→ **Data provided**:

★ ★ ★ ★ ★

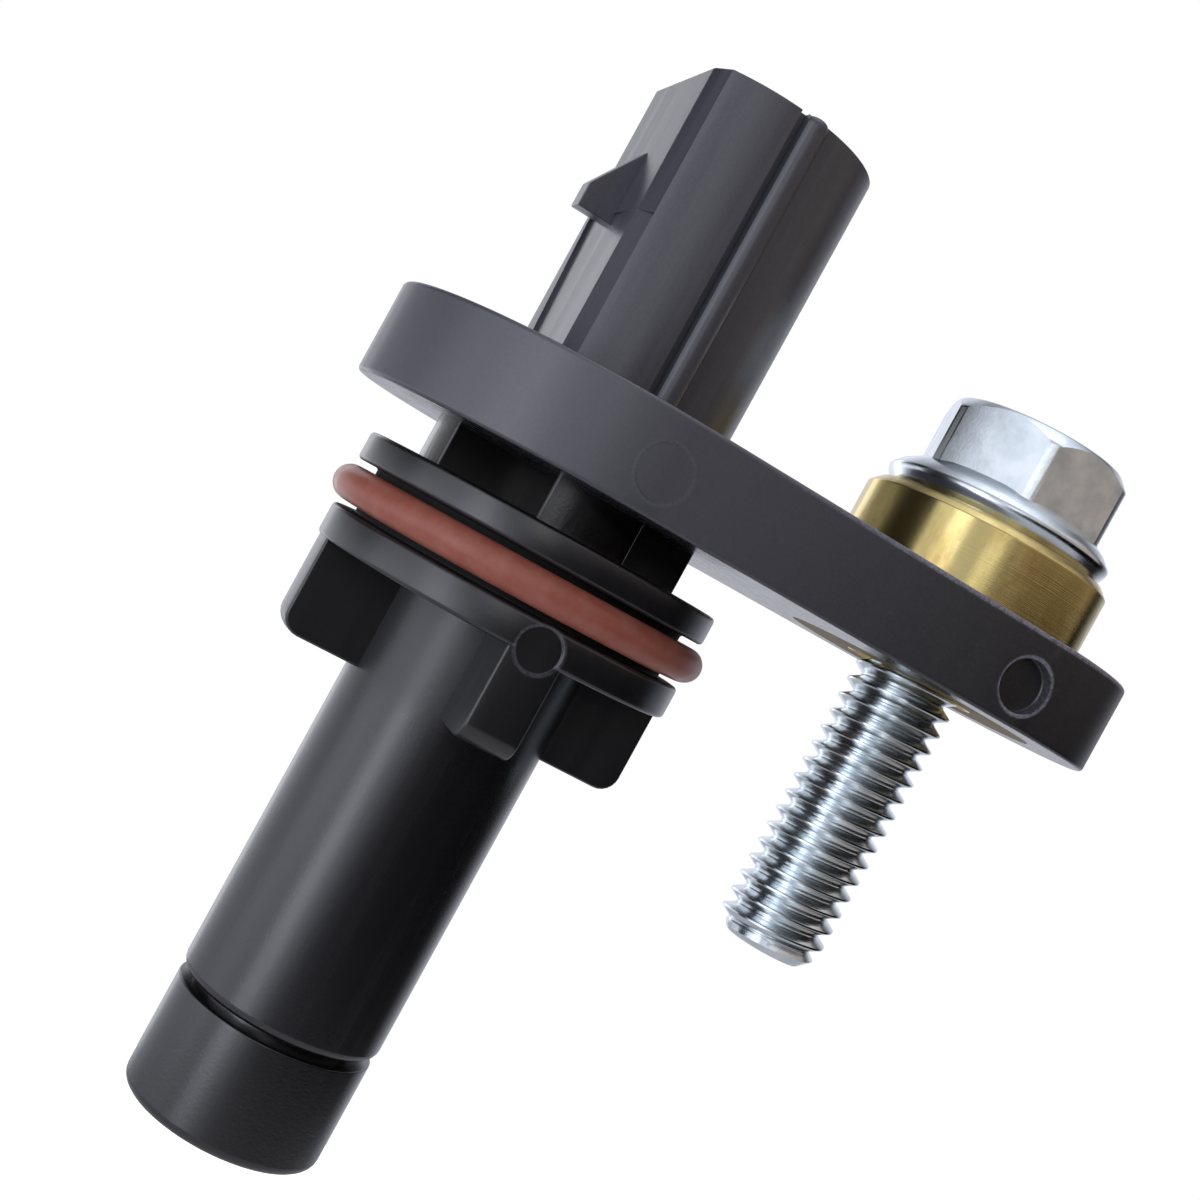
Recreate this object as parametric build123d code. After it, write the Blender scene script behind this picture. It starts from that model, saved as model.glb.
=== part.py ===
from build123d import *
from math import sqrt
import os

# Crankshaft position sensor with its fixing bolt.
# Frame: origin on the barrel axis at the flange's underside, the face that seats on the
# engine block. +Z runs up through the connector, +X runs from the barrel to the bolt.

# Engine block side: the bore the spigot fits, and the barrel below it
bore_d = 20.0                 # bore in the block
bore_clearance = 0.2          # all round, between bore and spigot discs
neck_r = 7.25                 # reach of the four neck arms
neck_arm_w = 4.8
neck_h = 2.3
upper_disc_t = 1.5
gland_w = 2.45                # groove that holds the sealing ring
gland_floor_d = 17.3
lower_disc_t = 1.7
disc_edge = 0.3               # chamfer on the discs' rims
rib_w = 2.8                   # four webs under the lower disc
rib_h = 4.85
rib_inset = 0.15              # webs stop short of the disc's rim
rib_corner_r = 1.0
barrel_d = 10.9
barrel_len = 22.05            # lower disc to the end of the sleeve
barrel_chamfer = 0.6

# Nose cup, moulded apart and caught in the sleeve
nose_gap = 0.4                # open groove between sleeve and nose
nose_d = 10.75
nose_len = 6.0
nose_edge_r = 0.6
nose_floor = 0.8
nose_wall = 1.35
collar_wall = 0.6             # part of the cup inside the sleeve
collar_len = 5.6
collar_ring_h = 0.8           # melt ring on the collar
collar_ring_r = 0.3

# Sealing ring
ring_section = 1.78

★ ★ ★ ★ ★

→ **Problem description**: Return exactly the opening lines of the listing above, ending with the line that has "# engine block.".

→ **Written response**:
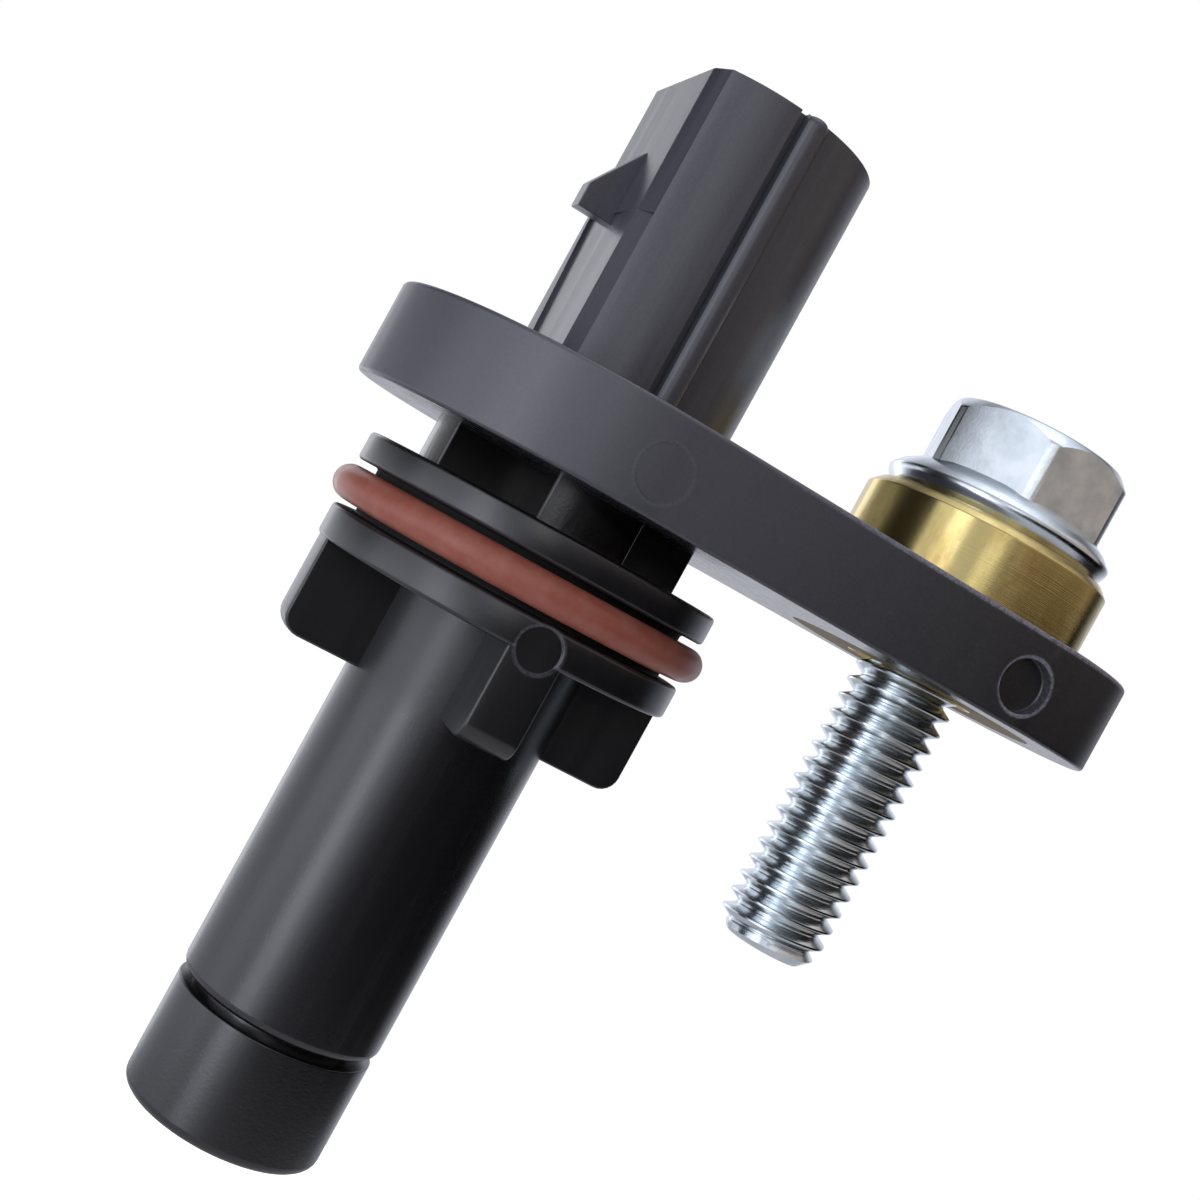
Recreate this object as parametric build123d code. After it, write the Blender scene script behind this picture. It starts from that model, saved as model.glb.
=== part.py ===
from build123d import *
from math import sqrt
import os

# Crankshaft position sensor with its fixing bolt.
# Frame: origin on the barrel axis at the flange's underside, the face that seats on the
# engine block. +Z runs up through the connector, +X runs from the barrel to the bolt.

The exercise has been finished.